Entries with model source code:
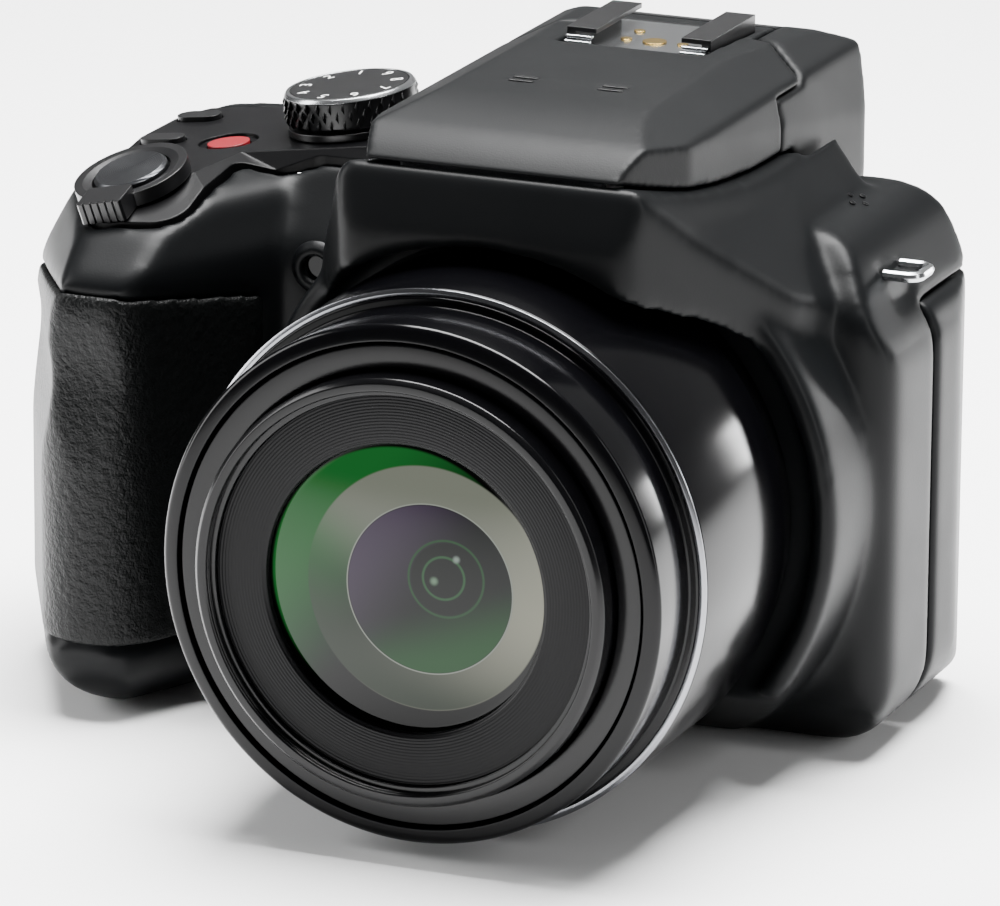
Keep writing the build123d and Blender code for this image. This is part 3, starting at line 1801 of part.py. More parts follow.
front_cover, rear_cover, top_cover = covers()
nodes = {
    "front_cover": front_cover,
    "rear_cover": rear_cover,
    "top_cover": top_cover,
    "grip_rubber": grip_rubber(),
    "evf_housing": largest(evf_housing()),
    "evf_module": evf_module(),
    "eyepiece_lens": eyepiece_lens(),
    "eyecup": eyecup(),
    "flash_hinge_pin": hinge_pin(),
    "flash_head": largest(flash_head()),
    "flash_window": flash_window(),
    "flash_reflector": flash_reflector(),
    "shoe_plate": shoe_plate(),
    "shoe_rails": shoe_rails(),
    "shoe_contacts": shoe_contacts(),
    "fixed_barrel": fixed_barrel(),
    "chrome_ring": chrome_ring(),
    "middle_barrel": middle_barrel(),
    "front_barrel": front_barrel(),
    "name_ring": name_ring(),
    "front_lens": front_lens(),
    "inner_lens": inner_lens(),
    "mode_dial": mode_dial(),
    "dial_face": dial_face(),
    "power_lever": power_lever(),
    "zoom_lever": zoom_lever(),
    "shutter_button": shutter_button(),
    "record_button": record_button(),
    "function_button_front": deck_slot(
        function_x, function_front_y, function_length, function_width, button_low, function_high
    ),
    "function_button_rear": deck_slot(
        function_x, function_rear_y, function_length, function_width, button_low, function_high
    ),
    "thumb_dial": thumb_dial(),
    "viewfinder_button": back_disc(viewfinder_x, viewfinder_z, round_button_radius, back_rise),
    "lock_button": back_disc(lock_x, lock_z, lock_radius, back_rise),
    "play_button": back_disc(play_x, play_z, round_button_radius, back_rise),
    "display_button": back_disc(display_x, display_z, round_button_radius, back_rise),
    "erase_button": back_disc(erase_x, erase_z, round_button_radius, back_rise),
    "set_key": back_disc(pad_x, pad_z, set_radius, back_rise),
    "left_key": pad_key(0),
    "up_key": pad_key(90),
    "right_key": pad_key(180),
    "down_key": pad_key(270),
    "diopter_dial": diopter_disc(diopter_radius, diopter_thickness - button_gap),
    "lcd_window": lcd_window(),
    "lcd_panel": lcd_panel(),
    "chassis": chassis(),
    "main_board": main_board(),
    "image_sensor": image_sensor(),
    "zoom_motor": zoom_motor(),
    "flash_capacitor": flash_capacitor(),
    "speaker": speaker(),
    "tripod_nut": tripod_nut(),
    "cover_screws": cover_screws(),
    "strap_eyelets": strap_eyelets(),
    "af_lamp_window": af_lamp_window(),
    "battery_compartment": battery_compartment(),
    "battery": battery(),
    "memory_card": memory_card(),
    "battery_door": battery_door(),
    "battery_latch": battery_latch(),
    "terminal_door": terminal_door(),
}

os.makedirs("parts", exist_ok=True)
for name, shape in nodes.items():
    export_step(shape, f"parts/{name}.step")
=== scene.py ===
import bpy, bmesh, json, math
from mathutils import Matrix, Vector

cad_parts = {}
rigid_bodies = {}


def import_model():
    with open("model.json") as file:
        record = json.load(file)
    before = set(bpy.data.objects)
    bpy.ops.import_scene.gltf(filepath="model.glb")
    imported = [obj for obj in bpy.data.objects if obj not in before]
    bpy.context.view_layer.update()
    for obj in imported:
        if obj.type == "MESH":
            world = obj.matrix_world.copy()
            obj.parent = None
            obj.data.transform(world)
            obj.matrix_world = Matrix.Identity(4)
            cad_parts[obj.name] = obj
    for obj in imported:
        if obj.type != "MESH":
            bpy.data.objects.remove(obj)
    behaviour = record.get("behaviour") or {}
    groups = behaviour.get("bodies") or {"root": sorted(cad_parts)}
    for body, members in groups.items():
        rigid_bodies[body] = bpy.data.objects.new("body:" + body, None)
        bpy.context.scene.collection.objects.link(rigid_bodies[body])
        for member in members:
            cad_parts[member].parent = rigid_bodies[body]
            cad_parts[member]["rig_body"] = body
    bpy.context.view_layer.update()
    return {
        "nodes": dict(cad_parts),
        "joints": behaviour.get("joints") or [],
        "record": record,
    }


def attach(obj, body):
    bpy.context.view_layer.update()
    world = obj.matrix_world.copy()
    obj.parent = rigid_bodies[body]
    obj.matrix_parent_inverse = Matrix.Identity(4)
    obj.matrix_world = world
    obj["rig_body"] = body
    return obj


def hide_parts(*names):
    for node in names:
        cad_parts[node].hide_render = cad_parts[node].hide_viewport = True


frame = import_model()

nodes = frame["nodes"]
subparts = {part["node"]: part for part in frame["record"]["subparts"]}
joints = {joint["name"]: joint for joint in frame["joints"]}
mm = 0.001

# The reach within which points of turned pieces are merged, and the angle past which an edge stays sharp
merge_reach = 0.0005 * mm
crease_angle = math.radians(40)

# Height of the optical axis over the base, in mm
lens_height = 37.5

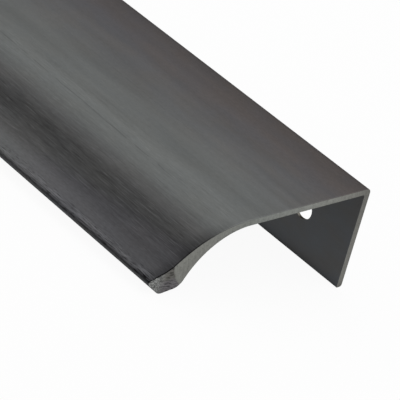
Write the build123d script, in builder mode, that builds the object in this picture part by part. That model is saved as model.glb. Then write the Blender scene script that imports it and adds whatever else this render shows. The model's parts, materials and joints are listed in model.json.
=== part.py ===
from build123d import *

import os
from math import asin, atan2, cos, degrees, hypot, radians, sin

# Furniture handle that is screwed behind the edge of a door or drawer front.
# It is one straight length of extruded aluminium, cut off square at both ends.
# Its section is drawn as it sits on the furniture: the back face of the flange is at 0,
# the lip points along the sketch's X, and the top of the plate is at a height of 0.
# The finished length stands unheld on its flange's foot and on the toe of its lip.

# Whole handle, in millimetres and degrees
handle_length = 185.0
handle_depth = 50.0
end_edge_break = 0.05

# Plate that lies on the edge of the front
plate_thickness = 1.2
back_edge_radius = 1.0

# Flange that is turned down behind the front
flange_height = 21.3
flange_thickness = 1.3
foot_front_radius = 0.2
foot_back_radius = 0.5
inner_corner_radius = 0.4

# Top of the grip: it curves down, then flares out onto the lip
crown_radius = 25.0
crown_angle = 38.6
hollow_radius = 6.8

# Underside of the grip, where the fingers go
finger_radius = 14.6
finger_angle = 62.7
heel_radius = 2.6

# Lip: a thick wedge with a sloping top, sole and front
lip_length = 3.8
lip_slope = 16.1
sole_slope = 5.5
front_slope = 42.6
toe_radius = 1.8
tip_radius = 0.45

# Screw holes, countersunk from the back of the flange
hole_radius = 2.1
countersink_radius = 2.8
countersink_angle = 90.0
hole_count = 2
hole_from_end = 12.5
hole_below_top = 11.8

# The rounded tip reaches the handle's depth, and its sharp corner would lie a little beyond
slope_sum = sin(radians(lip_slope + front_slope))
tip_corner_reach = (cos(radians(lip_slope)) + cos(radians(front_slope))) / slope_sum
tip_corner_x = handle_depth + tip_radius * (tip_corner_reach - 1)

# What the curves and the lip leave of the depth is flat
crown_width = crown_radius * sin(radians(crown_angle))
hollow_width = hollow_radius * (sin(radians(crown_angle)) - sin(radians(lip_slope)))
lip_width = lip_length * cos(radians(lip_slope))
flat_depth = tip_corner_x - lip_width - hollow_width - crown_width

# Corners of the sharp section
back_corner = Vector(0, 0)
foot_back = Vector(0, -flange_height)
foot_front = Vector(flange_thickness, -flange_height)
inner_corner = Vector(flange_thickness, -plate_thickness)
front_direction = Vector(-cos(radians(front_slope)), -sin(radians(front_slope)))
sole_direction = Vector(cos(radians(sole_slope)), -sin(radians(sole_slope)))

# Top, underside and front of the grip, each arc tangent to the line or arc before it
with BuildLine() as grip:
    plate_top = Line(back_corner, (flat_depth, 0))
    crown = JernArc(plate_top @ 1, plate_top % 1, crown_radius, -crown_angle)
    hollow = JernArc(crown @ 1, crown % 1, hollow_radius, crown_angle - lip_slope)
    lip_top = PolarLine(hollow @ 1, lip_length, -lip_slope)
    plate_underside = Line(inner_corner, (flat_depth, -plate_thickness))
    finger_arc = JernArc(plate_underside @ 1, (1, 0), finger_radius, -finger_angle)
    heel = JernArc(finger_arc @ 1, finger_arc % 1, heel_radius, finger_angle - sole_slope)
    sole_guide = Line(heel @ 1, heel @ 1 + sole_direction * handle_depth, mode=Mode.PRIVATE)
    lip_front = IntersectingLine(lip_top @ 1, front_direction, sole_guide)
    lip_sole = Line(heel @ 1, lip_front @ 1)

tip_corner = lip_top @ 1
toe_corner = lip_front @ 1


def rounding_centre(corner, before, after, radius):
    """Centre of the arc that rounds a corner whose sides run off in the directions before and after."""
    half_angle = radians(before.get_angle(after)) / 2
    inwards = (before.normalized() + after.normalized()).normalized()
    return corner + inwards * (radius / sin(half_angle))


# The foot and the toe are the two rounded edges that the handle stands on
foot_centre = rounding_centre(foot_front, Vector(-1, 0), Vector(0, 1), foot_front_radius)
toe_centre = rounding_centre(toe_corner, sole_direction * -1, front_direction * -1, toe_radius)
tip_centre = rounding_centre(tip_corner, (lip_top % 1) * -1, front_direction, tip_radius)
foot_back_centre = rounding_centre(foot_back, Vector(1, 0), Vector(0, 1), foot_back_radius)

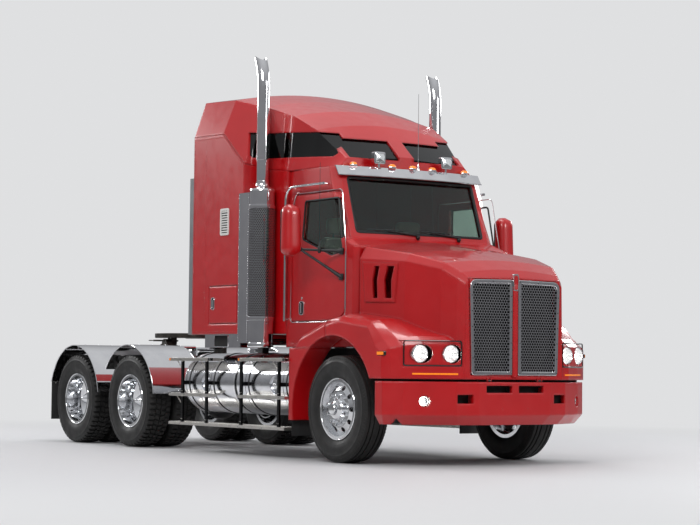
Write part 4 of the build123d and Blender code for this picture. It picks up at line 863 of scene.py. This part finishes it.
def build_door_trim():
    """Window seal, frame bead, handle and hinge of each door."""
    window = ((1.44, 2.575), (2.04, 2.575), (2.145, 2.04), (1.95, 2.01), (1.42, 2.19))
    piping = ((1.221, 1.358), (2.19, 1.358), (2.211, 1.47), (2.213, 2.062), (2.101, 2.656), (1.262, 2.656),
              (1.221, 2.505))
    hinge_low, hinge_pitch, hinge_length = 1.477, 0.02, 0.0185
    for side, sign in sides:
        door = f"door_{side}"
        seal = Pile()
        path = [(x, sign * (cab_side(z) - 0.006), z) for x, z in window]
        seal.tube(soft_path(path, 0.03, 4), 0.0095, around=8, closed=True)
        make(seal, f"door_window_seal_{side}", [seal_rubber], door)

        bead = Pile()
        path = [(x, sign * (cab_side(z) + 0.002), z) for x, z in piping]
        bead.tube(soft_path(path, 0.05, 4), 0.005, around=8, closed=True)
        make(bead, f"door_frame_bead_{side}", [bright_steel])

        handle = Pile()
        y = sign * cab_y
        outline = rounded(1.385, 1.475, 1.43, 1.57, 0.03)
        inner = rounded(1.395, 1.465, 1.44, 1.56, 0.024)
        handle.ring_plate(outline, inner, y, y + sign * 0.01, axis=1, lip=0.003)
        # The dark plate in the recess behind the paddle is painted shade.
        handle.plate(inner, y + sign * 0.0005, y + sign * 0.002, axis=1, mark=1)
        handle.box(1.417, 1.443, y + sign * 0.004, y + sign * 0.02, 1.448, 1.552, soft=0.003)
        handle.turned([(0.012, 0), (0.012, 0.004), (0.009, 0.006)], (1.43, y, 1.6), (0, sign, 0), 20)
        make(handle, f"door_handle_{side}", [chrome, painted_shade], door)

        barrel = Pile()
        for index in range(28):
            foot = (2.206, sign * 0.951, hinge_low + hinge_pitch * index)
            barrel.turned([(0.0078, 0.0), (0.0078, hinge_length)], foot, (0, 0, 1), 12)
        make(barrel, f"door_hinge_{side}", [bright_steel], door)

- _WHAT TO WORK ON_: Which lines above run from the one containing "Write the build123d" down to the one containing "hollow_radius = 6.8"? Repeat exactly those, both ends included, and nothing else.

- _RESPONSE BELOW_:
Write the build123d script, in builder mode, that builds the object in this picture part by part. That model is saved as model.glb. Then write the Blender scene script that imports it and adds whatever else this render shows. The model's parts, materials and joints are listed in model.json.
=== part.py ===
from build123d import *

import os
from math import asin, atan2, cos, degrees, hypot, radians, sin

# Furniture handle that is screwed behind the edge of a door or drawer front.
# It is one straight length of extruded aluminium, cut off square at both ends.
# Its section is drawn as it sits on the furniture: the back face of the flange is at 0,
# the lip points along the sketch's X, and the top of the plate is at a height of 0.
# The finished length stands unheld on its flange's foot and on the toe of its lip.

# Whole handle, in millimetres and degrees
handle_length = 185.0
handle_depth = 50.0
end_edge_break = 0.05

# Plate that lies on the edge of the front
plate_thickness = 1.2
back_edge_radius = 1.0

# Flange that is turned down behind the front
flange_height = 21.3
flange_thickness = 1.3
foot_front_radius = 0.2
foot_back_radius = 0.5
inner_corner_radius = 0.4

# Top of the grip: it curves down, then flares out onto the lip
crown_radius = 25.0
crown_angle = 38.6
hollow_radius = 6.8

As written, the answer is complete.